Working backwards, went to brunch with Red yesterday at The Hobnob, where they tried to convince me that this is french toast:


Me: "That's not french toast."
Red: "That's french loaf."

It looks like three fillets of trout, I know, but they assured me that this was a plate of french toast. If you ever happen by the place, I suggest you try their Three Cheese Baked Mac 'n Cheese.

Lastly, during the trailers before watching The Trip, we caught one for a film was saw in Sundance. It's dark, powerful, and epic. Keep an eye out.






_______________
Blind Pilot - Two Towns From Me
Ending Note: Trout is a funny word.

Wednesday, August 3, 2011

Old and New, Here and Gone

Why hello there.


I think I'll call you Mandy. You're pretty.

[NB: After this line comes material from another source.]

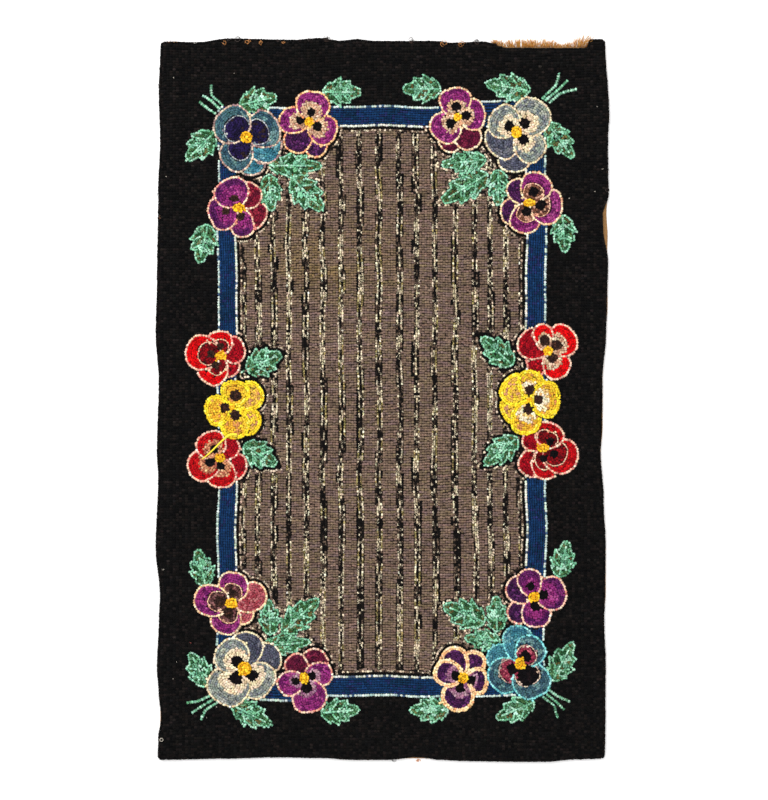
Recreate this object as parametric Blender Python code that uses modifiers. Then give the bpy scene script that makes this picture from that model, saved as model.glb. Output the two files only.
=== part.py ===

In more somber news, there's been the growing smell of decay coming from the other end of the warehouse. The Boss went  to investigate and found Clyde's mother behind a pile of wood; we speculated that she had gotten hit by a car, came back to the shop, and hid to recuperate. The wounds were too sever it seems.

The Boss usually comes up with some nifty names for the fluffies, but he could never figure out one that really applied to this one. She was small, with greenish eyes and a grey coat matted with browns and blacks. More skittish than any of the others, The Boss could only remember petting her once, and she could only be caught in a trap by using her kittens as bait. She had three litters of kittens in the shop during her time, so he defaulted at naming her, Mom.


The world's a rough place for feral cats.

_______________
Daughter - Landfill
Ending Note: Here one day, gone the next. Do something special tomorrow.